# Teichfilter 20.000 L Komplettanlage Filter Teich Bio



## TOM615 (3. Aug. 2007)

http://cgi.ebay.de/Teichfilter-20-0...ryZ19818QQssPageNameZWDVWQQrdZ1QQcmdZViewItem

Teichfilter 20.000 L Komplettanlage Filter Teich Bio 

Habe ich in der IBucht gesichtet  
Nun da ich ich neu hier bin, möchte ich gerne wissen ob dieser TF was Taugt oder nicht. 
Bin noch in der planung des Teiches und wird so in der richtung 6T bis 7,5T Liter gehen.

danke für hilfe und anregungen

Tom


----------



## karsten. (3. Aug. 2007)

*AW: Teichfilter 20.000 L Komplettanlage Filter Teich Bio*

Hallo

 für 20.000l mit Fisch und semi-professioneller Anlage .............  
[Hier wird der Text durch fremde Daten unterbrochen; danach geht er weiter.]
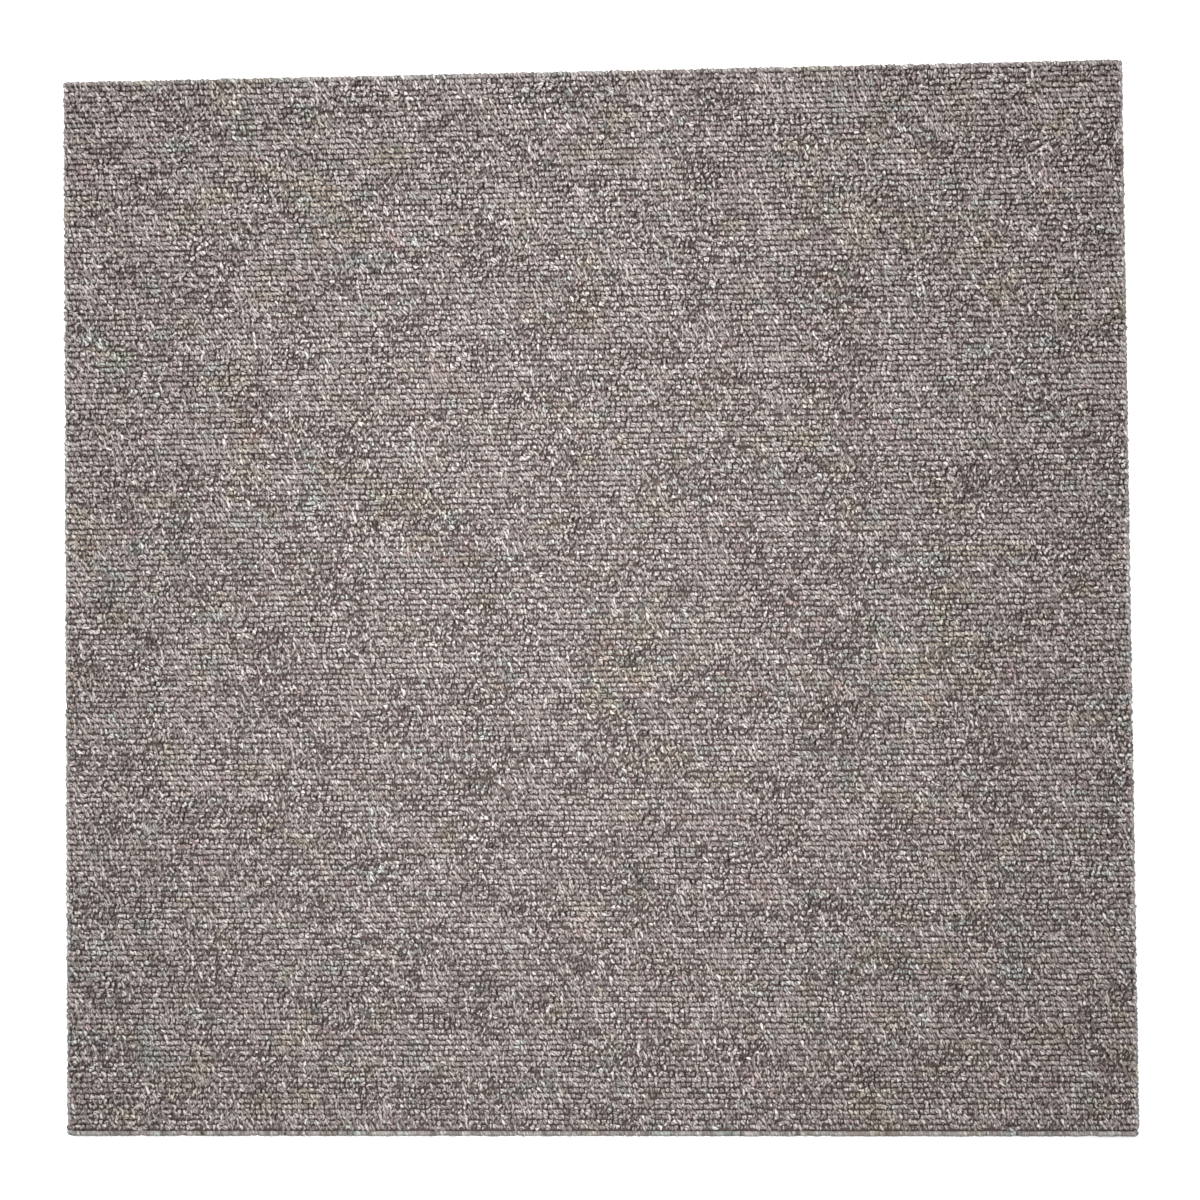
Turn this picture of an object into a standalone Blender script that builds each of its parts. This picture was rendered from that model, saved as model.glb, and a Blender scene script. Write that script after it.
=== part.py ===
"""Carpet tile, 500 mm square: loop pile tufted through a primary cloth, on a heavy backing slab.

The tile lies flat. The origin is the centre of its underside, +Z points up to the pile,
and the tuft rows run along X.
"""

import bmesh
import bpy

# Plan of the tile, in metres: the module that it covers on a floor
TILE_LENGTH = 0.500  # along the tuft rows, X
TILE_WIDTH = 0.500  # across the tuft rows, Y

# Layers from the floor up
BACKING_THICKNESS = 0.0027
PRECOAT_GAP = 0.0003  # place of the latex film that locks the tufts
CLOTH_THICKNESS = 0.0004
ROOT_GAP = 0.0003  # place of the loop roots, just above the cloth
PILE_THICKNESS = 0.0028

# Edges
BACKING_CORNER_RADIUS = 0.0006  # the cutting die leaves the plan corners almost sharp
BACKING_ARRIS = 0.00025  # bevel of the slab's lower edges
PILE_CORNER_RADIUS = 0.0020  # plan corner, where the last loops have nothing beside them
PILE_EDGE_RADIUS = 0.0012  # the outer loops round over the pile's top edge
CORNER_SEGMENTS = 6
EDGE_SEGMENTS = 4

# Heights of the layers above the floor
CLOTH_BOTTOM = BACKING_THICKNESS + PRECOAT_GAP
PILE_BOTTOM = CLOTH_BOTTOM + CLOTH_THICKNESS + ROOT_GAP

# Each layer's colour, roughness and metallic value
MAUVE_GREY_YARN = ((0.270, 0.235, 0.225, 1.0), 0.95, 0.0)
MAUVE_BROWN_SPUNBOND = ((0.105, 0.076, 0.069, 1.0), 0.90, 0.0)
CHARCOAL_COMPOUND = ((0.030, 0.030, 0.032, 1.0), 0.75, 0.0)


def clear_scene():
    """Remove whatever the startup scene holds."""
    for obj in list(bpy.data.objects):
        bpy.data.objects.remove(obj)


def finish_material(name, finish):
    """A Principled material from a (colour, roughness, metallic) finish."""
    colour, roughness, metallic = finish
    material = bpy.data.materials.new(name)
    material.use_nodes = True
    shader = material.node_tree.nodes["Principled BSDF"]
    shader.inputs["Base Color"].default_value = colour
    shader.inputs["Roughness"].default_value = roughness
    shader.inputs["Metallic"].default_value = metallic
    return material


def upright_edges(block):
    """The edges of a block that run along Z: its four plan corners."""
    return [e for e in block.edges if abs(e.verts[0].co.z - e.verts[1].co.z) > 1e-9]


def rim_edges(block, height):
    """The edges that lie at one height, around the rim of a flat face."""
    return [e for e in block.edges if all(abs(v.co.z - height) < 1e-7 for v in e.verts)]


def layer(name, thickness, corner_radius, material, bottom):
    """A flat block over the whole tile with rounded plan corners; returns it and its bmesh.

    Its own origin is the centre of its underside, and it is placed at height bottom.
    """
    block = bmesh.new()
    bmesh.ops.create_cube(block, size=1.0)
    bmesh.ops.translate(block, verts=block.verts, vec=(0.0, 0.0, 0.5))
    bmesh.ops.scale(block, verts=block.verts, vec=(TILE_LENGTH, TILE_WIDTH, thickness))
    if corner_radius:
        bmesh.ops.bevel(
            block,
            geom=upright_edges(block),
            offset=corner_radius,
            segments=CORNER_SEGMENTS,
            profile=0.5,
            affect="EDGES",
        )
    obj = bpy.data.objects.new(name, bpy.data.meshes.new(name))
    obj.data.materials.append(material)
    obj.location.z = bottom
    bpy.context.scene.collection.objects.link(obj)
    return obj, block


def soften_rim(block, height, offset, segments):
    """Bevel the rim of a block's flat face at one height."""
    bmesh.ops.bevel(
        block,
        geom=rim_edges(block, height),
        offset=offset,
        segments=segments,
        profile=0.5,
        affect="EDGES",
    )


def store(obj, block):
    """Write a finished bmesh into its object, shaded smooth over the rounded edges."""
    bmesh.ops.recalc_face_normals(block, faces=block.faces)
    block.to_mesh(obj.data)
    block.free()
    obj.data.shade_smooth()
    obj.data.set_sharp_from_angle(angle=0.6)


def backing_slab():
    """Heavy filled compound that gives the tile its weight; its cut edges butt to the next tile."""
    material = finish_material("charcoal_compound", CHARCOAL_COMPOUND)
    obj, block = layer(
        "backing_slab", BACKING_THICKNESS, BACKING_CORNER_RADIUS, material, 0.0
    )
    soften_rim(block, 0.0, BACKING_ARRIS, 1)
    store(obj, block)


def primary_cloth():
    """Thin spunbond cloth that the yarn is tufted through."""
    material = finish_material("mauve_brown_spunbond", MAUVE_BROWN_SPUNBOND)
    obj, block = layer(
        "primary_cloth", CLOTH_THICKNESS, BACKING_CORNER_RADIUS, material, CLOTH_BOTTOM
    )
    store(obj, block)


def loop_pile():
    """Envelope of the level yarn loops, rounded where the outer loops lean over the edge."""
    material = finish_material("mauve_grey_yarn", MAUVE_GREY_YARN)
    obj, block = layer(
        "loop_pile", PILE_THICKNESS, PILE_CORNER_RADIUS, material, PILE_BOTTOM
    )
    soften_rim(block, PILE_THICKNESS, PILE_EDGE_RADIUS, EDGE_SEGMENTS)
    store(obj, block)


def main():
    clear_scene()
    backing_slab()
    primary_cloth()
    loop_pile()


main()
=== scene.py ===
"""Looks of a 500 mm loop-pile carpet tile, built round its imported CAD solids.

Rows of yarn loops run along X and are made by Geometry Nodes, one band of rows a piece.
Under them lies the primary cloth, and under that the backing slab, which keeps its CAD shape.
Everything is in metres.
"""

import math

import bmesh
import bpy
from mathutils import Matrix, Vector


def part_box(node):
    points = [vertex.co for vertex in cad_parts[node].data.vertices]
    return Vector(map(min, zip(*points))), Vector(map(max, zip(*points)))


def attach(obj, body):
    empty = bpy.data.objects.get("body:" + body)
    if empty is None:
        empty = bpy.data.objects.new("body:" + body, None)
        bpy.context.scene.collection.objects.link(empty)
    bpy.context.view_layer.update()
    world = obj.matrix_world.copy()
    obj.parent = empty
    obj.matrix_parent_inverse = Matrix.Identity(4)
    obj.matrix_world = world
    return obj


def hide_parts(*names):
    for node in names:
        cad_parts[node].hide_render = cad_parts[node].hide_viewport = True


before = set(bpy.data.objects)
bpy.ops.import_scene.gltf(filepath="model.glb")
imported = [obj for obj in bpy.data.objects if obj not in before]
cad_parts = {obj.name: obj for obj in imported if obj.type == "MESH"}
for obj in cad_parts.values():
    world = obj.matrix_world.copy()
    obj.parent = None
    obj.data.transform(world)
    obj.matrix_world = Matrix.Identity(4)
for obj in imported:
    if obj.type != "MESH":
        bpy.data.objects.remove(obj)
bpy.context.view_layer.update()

# Plan of the tile, read from the CAD
PILE_LOW, PILE_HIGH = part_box("loop_pile")
CLOTH_LOW, CLOTH_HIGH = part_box("primary_cloth")
SLAB_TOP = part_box("backing_slab")[1].z
TILE_LENGTH = PILE_HIGH.x - PILE_LOW.x
TILE_WIDTH = PILE_HIGH.y - PILE_LOW.y

# Tufting
TUFT_ROWS = 201
LOOPS_IN_ROW = 201  # one more than fits, because every row starts at its own place
ROWS_IN_BAND = 34
STATIONS_IN_LOOP = 4  # root, first crest, saddle between the crests, second crest
STRAND_SIDES = 3
ROW_PITCH = TILE_WIDTH / TUFT_ROWS
LOOP_PITCH = TILE_LENGTH / (LOOPS_IN_ROW - 1)
NUMBERS_IN_ROW = 1000  # more than a row has control points, so that each has a number of its own

# Yarn
YARN_RADIUS = 0.00132
ROOT_WAIST = 0.50  # radius at the root over radius at the crown
CROWN_HEIGHT = 0.00550  # of the strand's middle, above the floor
CROWN_LIMIT = 0.00580
ROOT_HEIGHT = 0.00365

SEED = 7

# Numbers that keep the random draws of one control point apart; a bell takes two in a row
REACH_DRAW = 1
MIDDLE_DRAW = 2
STAGGER_DRAW = 4
JITTER_DRAW = 5
SLANT_DRAW = 10
WANDER_DRAW = 12
LOOP_HEIGHT_DRAW = 14
POINT_HEIGHT_DRAW = 16
ROOT_DRAW = 18
GIRTH_DRAW = 20
ROLL_DRAW = 22
SADDLE_DRAW = 24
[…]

würd ich mindestens 4 von den Dingern ordern !

   


im Ernst 

so ein Maischfass mit Anschlüssen, Filtermedien und Pümpchen 
ist zumindest nicht so sehr überteuert !

man darf in der Konfiguration aber in Bezug auf Handling und Leistung auch nicht mit Wundern zu rechnen !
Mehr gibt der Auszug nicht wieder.